Multiple flashes produce more even lighting and better catchlights in the bird's eye.

Two or three speedlights on stands around a feeder setup create studio-quality lighting outdoors. This sounds elaborate, but once set up, the system works beautifully and consistently.

Feeder Positioning

The easiest way to photograph hummingbirds is to set up near a feeder they already visit. Position the feeder where the background is clean and distant. A feeder in front of a distant tree line produces a soft, blurred green background. A feeder against a fence or building produces a busy, distracting background.

Some photographers set up a natural-looking perch near the feeder. A branch with a few leaves, positioned a foot or two from the feeder, gives birds a landing spot that looks more natural than the feeder itself.

Hummingbirds often perch briefly before and after feeding, and these perched shots can be easier to capture than hovering shots.

If the feeder is visible in your frame and you want to hide it, position a flower or branch between the feeder and the camera so the feeder is obscured. The bird appears to be hovering at a flower rather than a plastic feeder.

Gear Recommendations

Lens

A 70-200mm f/2.8 or a 100-400mm zoom works well for feeders where you can control the distance.

Hummingbirds are small, so you need enough focal length to fill the frame. A 300mm lens at 8 to 10 feet from the feeder gives a nice subject size. Macro lenses work if you position yourself very close, but hummingbirds are skittish and may not tolerate a photographer within 3 feet.

Camera Body

Any interchangeable-lens camera with fast continuous autofocus and a high burst rate will work.

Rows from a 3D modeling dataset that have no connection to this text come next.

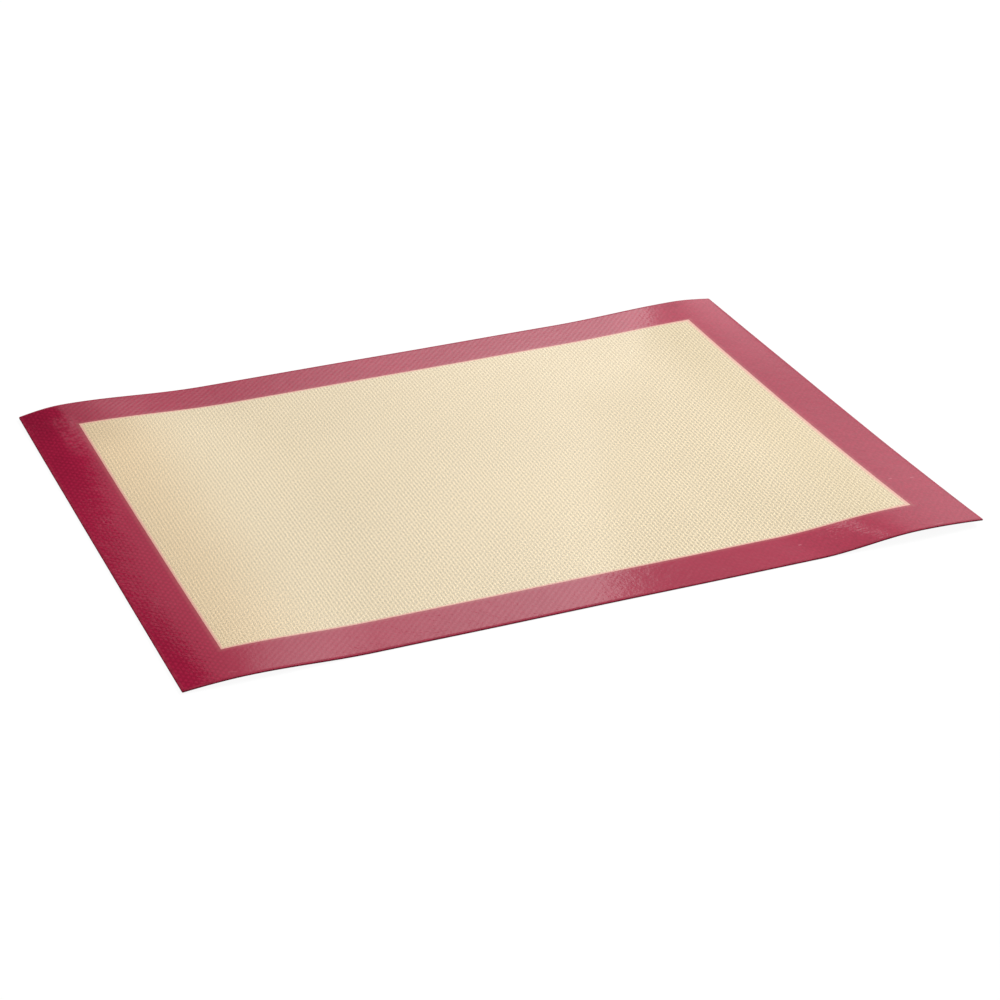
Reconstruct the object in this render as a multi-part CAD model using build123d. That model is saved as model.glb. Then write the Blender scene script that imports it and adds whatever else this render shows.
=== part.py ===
from build123d import *
import os

# Silicone baking mat: a woven glass cloth core, a clear silicone coat over and under its field,
# a pigmented silicone border over and under its margin, and a bead of the same silicone that
# closes the cut edge. Millimetres. X runs along the long side, Y from front to rear, Z up.
# The origin is the centre of the sheet, on the surface that it lies on.

# Outline of the sheet
mat_width = 400.0
mat_depth = 300.0
corner_radius = 0.4

# Laminate
cloth_thickness = 0.3
coat_thickness = 0.25
seal_width = 1.5

# Coloured border, from the sheet's edge to the field
left_border = 25.7
right_border = 25.2
front_border = 25.9
rear_border = 25.6

# Lie of the sheet: flat in the middle, with a low hump across each end, this high at the highest
# station, which lies just outside the front edge
hump_height = 4.2

# How far a cutting shape runs past what it cuts
overrun = 5.0

# Where the humps are set out along Y, as shares of half the depth and the overrun together
station_shares = (-1.0, 0.0, 1.0)

# The humps at those stations: crest height as a share of the highest, then the crest's distance
# from the centre and the lengths of the rise and the fall, as shares of half the width. The fall
# reaches the table at the sheet's edge or beyond it, so that the sheet stands on that edge.
left_hump_shares = (
    (0.510, 0.848, 0.286, 0.172),
    (0.380, 0.803, 0.407, 0.205),
    (0.875, 0.876, 0.372, 0.139),
)
right_hump_shares = (
    (1.000, 0.834, 0.267, 0.266),
    (0.160, 0.810, 0.417, 0.203),
    (0.533, 0.877, 0.366, 0.136),
)

# The middle is flat this far each way from the centre, and each end runs on as far as the second
# share before it is trimmed, both as shares of half the width
flat_reach_share = 0.37
far_end_share = 1.35

half_width = mat_width / 2
half_depth = mat_depth / 2
flat_reach = flat_reach_share * half_width
far_x = far_end_share * half_width
total_thickness = cloth_thickness + 2 * coat_thickness


def side_line(side, shares, height):
    """The lie of one end at one station, from the flat middle outwards, height above the table."""
    crest_share, place_share, rise_share, fall_share = shares
    crest_height = crest_share * hump_height
    rise = rise_share * half_width
    fall = fall_share * half_width
    crest_x = place_share * half_width
    joint = (side * flat_reach, height)
    inner_foot = (side * (crest_x - rise), height)
    rise_middle = (side * (crest_x - rise / 2), height + crest_height / 2)
    crest = (side * crest_x, height + crest_height)
    outer_foot = (side * (crest_x + fall), height)
    outwards = (side, 0)
    inwards = (-side, 0)
    return [
        Line(joint, inner_foot),
        TangentArc(inner_foot, rise_middle, tangent=outwards),
        TangentArc(crest, rise_middle, tangent=inwards),
        TangentArc(crest, outer_foot, tangent=outwards),
        Line(outer_foot, (side * far_x, height)),
    ]


def end_slab(side, hump_shares, height, thickness):
    """One end of a layer, lofted from front to rear through its sections."""
    sections = []
    for station_share, shares in zip(station_shares, hump_shares):
        lower = side_line(side, shares, height)
        upper = side_line(side, shares, height + thickness)
        inner_wall = Line((side * flat_reach, height), (side * flat_reach, height + thickness))
        outer_wall = Line((side * far_x, height), (side * far_x, height + thickness))
        station = Plane.XZ.offset(-station_share * (half_depth + overrun))
        sections.append(station * make_face(lower + upper + [inner_wall, outer_wall]))
    return loft(sections)


def middle_slab(height, thickness):
    """The flat middle of a layer."""
    depth = mat_depth + 2 * overrun
    return Pos(0, 0, height + thickness / 2) * Box(2 * flat_reach, depth, thickness)


def layer(height, thickness):
    """A whole untrimmed layer whose underside is height above the table in the flat middle."""
    slab = middle_slab(height, thickness)
    slab += end_slab(-1, left_hump_shares, height, thickness)
    slab += end_slab(1, right_hump_shares, height, thickness)
    return slab


def outline_prism(left, right, front, rear, radius=0):
    """A tall block over the part of the sheet that lies inside these margins."""
    width = mat_width - left - right
    depth = mat_depth - front - rear
    centre = Pos((left - right) / 2, (front - rear) / 2, -overrun)
    shape = RectangleRounded(width, depth, radius) if radius else Rectangle(width, depth)
    top = hump_height + total_thickness + overrun
    return centre * extrude(shape, top + overrun)


def border_band(slab):
    """The part of a layer that lies under or over the border, inside the edge seal."""
    return (slab & cloth_prism) - field_prism


mat_prism = outline_prism(0, 0, 0, 0, corner_radius)
cloth_prism = outline_prism(seal_width, seal_width, seal_width, seal_width)
field_prism = outline_prism(left_border, right_border, front_border, rear_border)

bottom_slab = layer(0, coat_thickness)
cloth_slab = layer(coat_thickness, cloth_thickness)
top_slab = layer(coat_thickness + cloth_thickness, coat_thickness)
full_slab = layer(0, total_thickness)

parts = {
    "bottom_coat": bottom_slab & field_prism,
    "bottom_border": border_band(bottom_slab),
    "glass_cloth": cloth_slab & cloth_prism,
    "top_coat": top_slab & field_prism,
    "top_border": border_band(top_slab),
    "edge_seal": (full_slab & mat_prism) - cloth_prism,
}

os.makedirs("parts", exist_ok=True)
for name, shape in parts.items():
    shape.label = name
    export_step(shape, f"parts/{name}.step")
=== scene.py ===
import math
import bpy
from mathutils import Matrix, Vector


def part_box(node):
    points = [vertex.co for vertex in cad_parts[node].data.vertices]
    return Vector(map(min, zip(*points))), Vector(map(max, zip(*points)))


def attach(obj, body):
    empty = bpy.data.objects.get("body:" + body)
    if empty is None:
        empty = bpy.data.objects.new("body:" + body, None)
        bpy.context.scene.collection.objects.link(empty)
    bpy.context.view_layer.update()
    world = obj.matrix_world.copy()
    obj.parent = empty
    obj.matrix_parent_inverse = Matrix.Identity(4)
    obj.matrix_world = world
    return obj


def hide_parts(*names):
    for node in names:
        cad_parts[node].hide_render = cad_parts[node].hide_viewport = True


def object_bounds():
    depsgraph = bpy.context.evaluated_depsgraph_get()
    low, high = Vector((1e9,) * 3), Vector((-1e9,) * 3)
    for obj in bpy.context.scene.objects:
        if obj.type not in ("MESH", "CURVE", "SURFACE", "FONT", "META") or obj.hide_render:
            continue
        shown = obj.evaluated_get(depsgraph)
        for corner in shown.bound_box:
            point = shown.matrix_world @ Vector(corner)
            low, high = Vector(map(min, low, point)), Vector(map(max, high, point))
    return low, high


bl_info = {
    "name": "Silicone Baking Mat",
    "version": (1, 0, 0),
    "blender": (4, 5, 0),
    "location": "View3D > Sidebar > Baking Mat",
    "description": "Builds a silicone baking mat from its coats, borders, edge seal and glass cloth",
    "category": "Object",
}

import bpy
import numpy as np
from bpy.props import FloatProperty, FloatVectorProperty, PointerProperty
from mathutils import Matrix, Vector

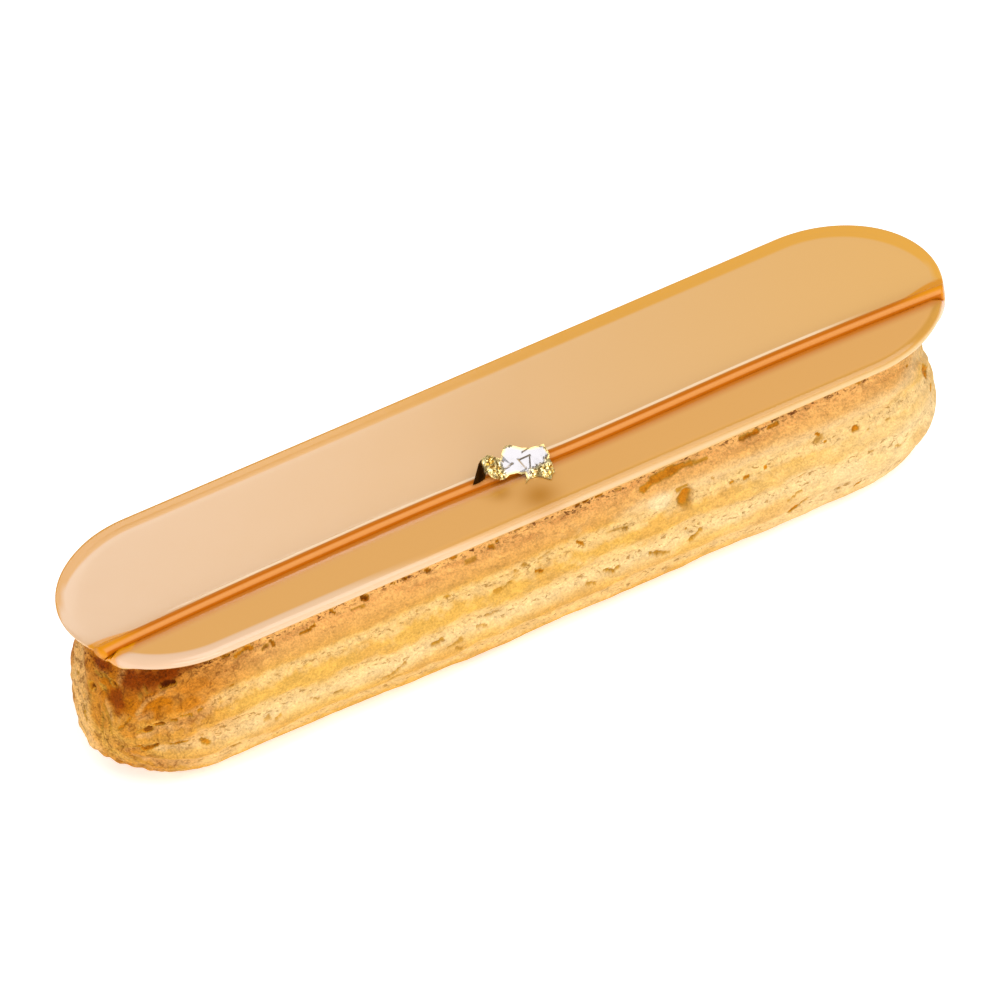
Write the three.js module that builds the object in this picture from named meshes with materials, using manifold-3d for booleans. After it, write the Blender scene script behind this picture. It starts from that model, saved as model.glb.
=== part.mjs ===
// A caramel glazed eclair with a caramel strand and a flake of gold leaf.
// Millimetres. X runs along the eclair, -Y is its front, Z is up, and the base rests on Z = 0.
import * as THREE from "three";
import { mergeVertices } from "three/addons/utils/BufferGeometryUtils.js";
import Module from "manifold-3d";

const wasm = await Module();
wasm.setup();

const GAP = 0.3; // air kept between pieces that touch

// Choux shell: a long loaf, widest below its middle, with a flat base and a flat seat for the glaze.
const SHELL_HEIGHT = 23.1;
const SHELL_LENGTH = 135.4;
const SHELL_HALF_WIDTH = 15.5;
const SHELL_MIDDLE_X = -2.5; // the glaze was laid a little off centre
const SHELL_MIDDLE_Y = -0.8;
const WIDEST_Z = 8.8;
const TOP_INSET = 3.8;
const BASE_INSET = 7;
const BASE_ROUNDNESS = 2.2;
const AXIS_Z = 11.5;
const CAP_CENTRE = SHELL_LENGTH / 2 - SHELL_HALF_WIDTH; // from the middle to where an end cap starts
const LEFT_POLE = new THREE.Vector3(-16.4, -7.2, 8.6); // where the piped ridges meet, from the cap's centre
const RIGHT_POLE = new THREE.Vector3(16.4, 2, 9.5);

// Piped ridges: the angle in degrees from one crest to the next, and of one above the horizontal.
const CREST_PITCH = 20.5;
const FIRST_CREST = 3.5;
const RIDGE_DEPTH = 0.65;
const BLISTER_HEIGHT = 0.16;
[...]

Mirrorless cameras have an advantage because their eye-tracking autofocus can lock onto a hummingbird's eye and hold focus as the bird moves. Sony, Canon, and Nikon all offer bodies with excellent bird-tracking AF.

Tripod or Handheld

A tripod helps when you are shooting at a fixed feeder location because you can pre-compose and wait for the bird to enter the frame. Handheld works better for following birds around a garden.

A monopod is a good compromise, providing support without locking you into one position.

Timing

Hummingbirds are most active in early morning and late afternoon. They feed heavily at dawn after a night of fasting and again before dusk to fuel overnight torpor. Midday feeding slows down, though they never stop completely. Overcast days produce softer, more even light that is flattering for the iridescent plumage.

During migration season (spring and fall), hummingbirds are especially hungry and visit feeders more frequently, giving you more opportunities per hour. Breeding season brings territorial displays and chases that produce dynamic action shots.

Patience and Practice

Hummingbird photography has a learning curve. Your first sessions will produce mostly empty frames and blurry birds. That is normal. The birds move unpredictably, and your reflexes need time to adapt. Review your shots, adjust settings, and try again. After a few sessions, you will start anticipating their patterns and your hit rate will improve dramatically.

The reward is images that show details invisible to the naked eye. The iridescent gorget flashing in sunlight. Individual feathers on a spread tail. The precise curve of a bill inside a flower. These tiny, impossibly fast birds reveal their beauty only when you slow down and look closely, and a camera helps you do exactly that.